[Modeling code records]

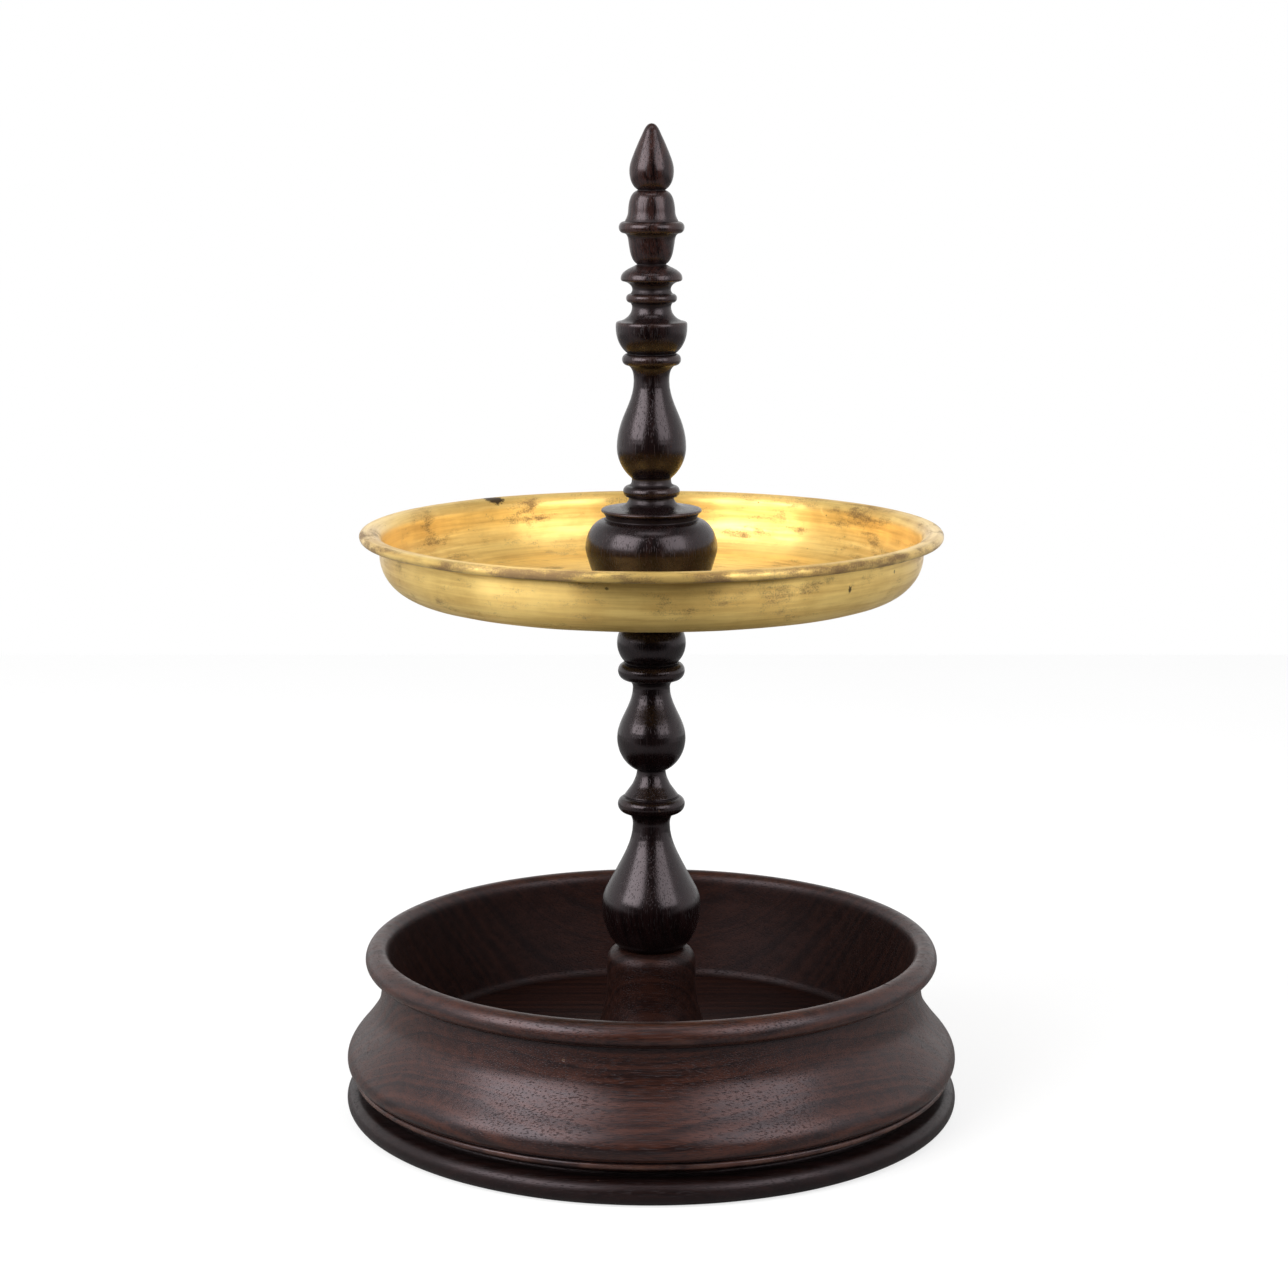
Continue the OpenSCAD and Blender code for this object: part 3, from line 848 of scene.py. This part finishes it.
def base_washer():
    """A wide washer with rounded rims."""
    outline = eased(frame_outline("base_washer"), 0.35 * MM, 1.0 * MM)
    turned_piece("wide_washer", "base_washer", outline, SCREW_STEEL, 96, 0.05 * MM, 8 * MM)


joint_stud()
base_bolt()
base_washer()
threaded_insert("insert_in_pillar_foot", "lower_base_insert")
threaded_insert("insert_in_pillar_seat", "lower_top_insert")
threaded_insert("insert_in_top_pillar", "upper_insert")


# ------------------------------------------------------------ table, light and air

TABLE_SIDE, TABLE_FRONT, TABLE_BACK = 1.4, -0.56, 1.2
TABLE_GREYS = (0.28, 0.28, 0.28, 1), (0.31, 0.31, 0.31, 1)
TABLE_GLOW = 0.70
SOFTBOXES = (
    # name, bearing, height, distance, width, tall, power
    ("left_softbox", -52, 1.22, 1.6, 1.5, 1.4, 44),
    ("right_softbox", 46, 1.22, 1.6, 1.3, 1.4, 24),
    ("top_softbox", 0, 2.1, 0.5, 1.2, 0.5, 5),
)
FRONT_LIGHT = 0.03
SIDE_LIGHT = 1.1
BACK_LIGHT = 0.9


def lay_table():
    """A pale table top, level with the face that the stand rests on. It glows to the eye only."""
    corners = [(-TABLE_SIDE, TABLE_FRONT), (TABLE_SIDE, TABLE_FRONT),
               (TABLE_SIDE, TABLE_BACK), (-TABLE_SIDE, TABLE_BACK)]
    mesh = bpy.data.meshes.new("pale_table")
    mesh.from_pydata([(x, y, cad_low[2]) for x, y in corners], [], [(0, 1, 2, 3)])
    material, bench, shader, place = new_finish("pale_table")
    bench.feed(shader.inputs["Base Color"], bench.mix(bench.noise(place, 3.0)[0], *TABLE_GREYS))
    shader.inputs["Roughness"].default_value = 0.7
    shader.inputs["Emission Color"].default_value = (1, 1, 1, 1)
    seen = bench.put("ShaderNodeLightPath").outputs["Is Camera Ray"]
    bench.feed(shader.inputs["Emission Strength"], bench.times(seen, TABLE_GLOW))
    mesh.materials.append(material)
    table = bpy.data.objects.new("pale_table", mesh)
    scene.collection.objects.link(table)


def hang_softbox(name, bearing, height, distance, width, tall, power):
    """A soft light at a bearing from the camera's side, aimed at the middle of the stand."""
    light = bpy.data.lights.new(name, "AREA")
    light.shape = "RECTANGLE"
    light.size = width
    light.size_y = tall
    light.energy = power
    box = bpy.data.objects.new(name, light)
    turn = math.radians(bearing)
    aim = Vector((0.0, 0.0, (cad_low[2] + cad_high[2]) / 2))
    box.location = (math.sin(turn) * distance, -math.cos(turn) * distance, height)
    box.rotation_euler = (aim - box.location).to_track_quat("-Z", "Y").to_euler()
    box.visible_camera = False
    scene.collection.objects.link(box)


def set_air():
    """White all round to the eye, and a studio to the light: pale at the sides and behind, dim in front."""
    world = bpy.data.worlds.new("white_studio")
    world.use_nodes = True
    world.node_tree.nodes.clear()
    bench = Bench(world.node_tree)
    x, y, z = bench.split(bench.put("ShaderNodeTexCoord").outputs["Generated"])
    bearing = bench.math("ARCTAN2", bench.math("ABSOLUTE", x), bench.times(y, -1.0))
    sides = bench.ramp(bearing, math.radians(40), math.radians(80), FRONT_LIGHT, SIDE_LIGHT)
    back = bench.ramp(bearing, math.radians(100), math.radians(150), SIDE_LIGHT, BACK_LIGHT)
    walls = bench.math("MINIMUM", sides, back)
    lit = bench.times(walls, bench.ramp(z, 0.45, 0.9, 1.0, 0.25))
    lit = bench.times(lit, bench.ramp(z, -0.35, -0.05, 0.3, 1.0))
    seen = bench.put("ShaderNodeLightPath").outputs["Is Camera Ray"]
    strength = bench.plus(seen, bench.times(lit, bench.minus(1.0, seen)))
    air = bench.put("ShaderNodeBackground", {"Color": (1, 1, 1, 1), "Strength": strength})
    bench.feed(bench.put("ShaderNodeOutputWorld").inputs["Surface"], air.outputs[0])
    scene.world = world
    scene.view_settings.view_transform = "Standard"


lay_table()
for row in SOFTBOXES:
    hang_softbox(*row)
set_air()
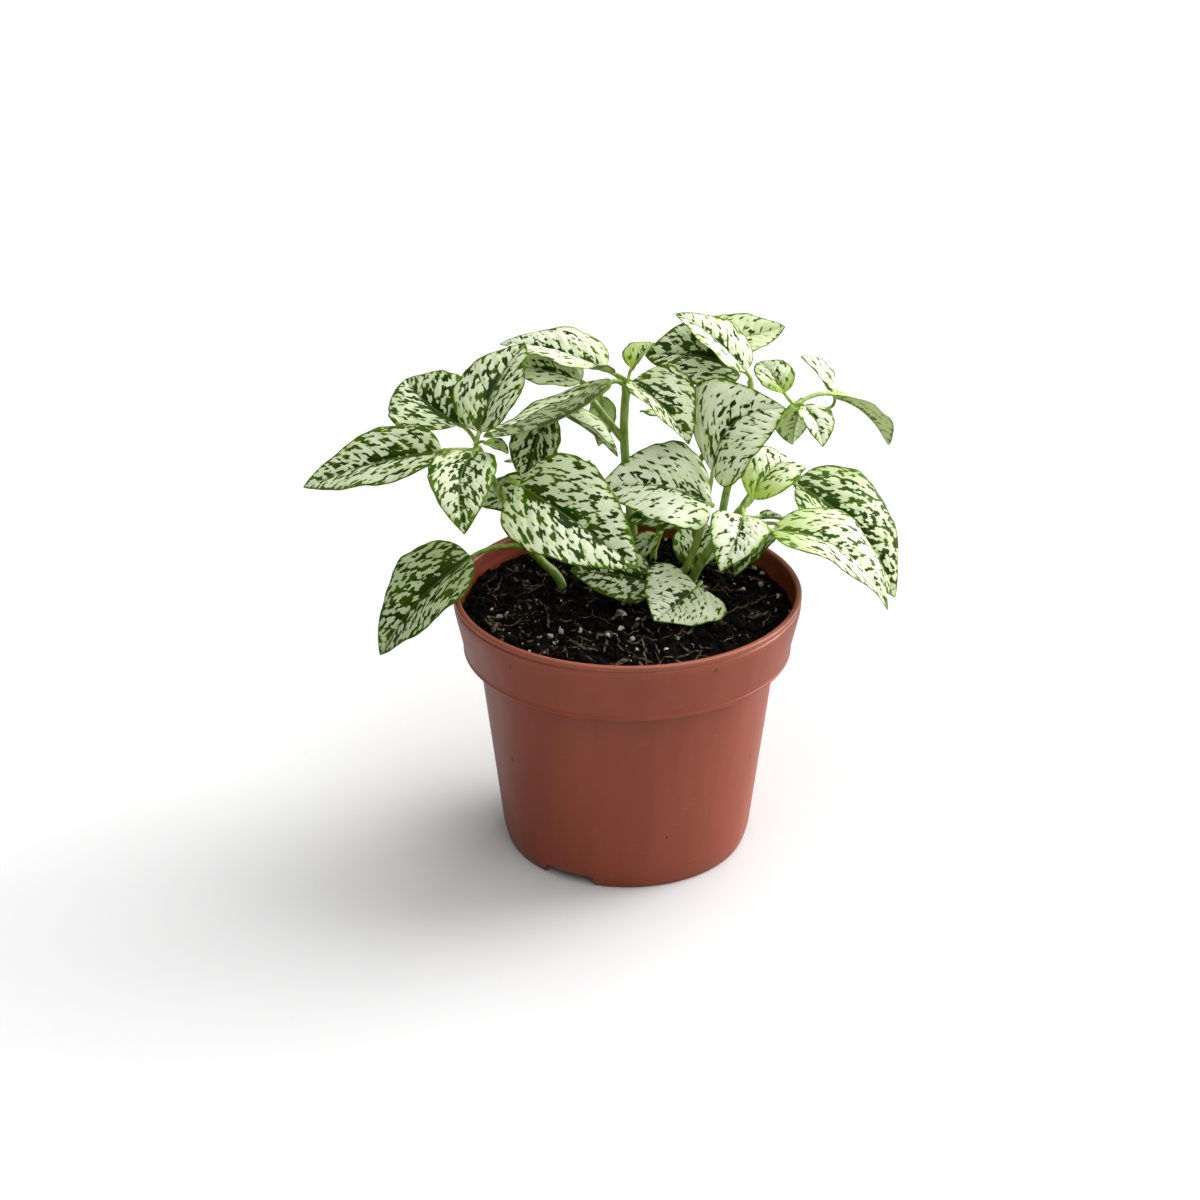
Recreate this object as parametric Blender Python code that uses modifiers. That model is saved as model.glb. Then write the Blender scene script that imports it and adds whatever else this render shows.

▶ [TASK BRIEF] Give only the number of lines in the material above where the string "that" appears.

▶ [RESULT OF THE EXERCISE] 2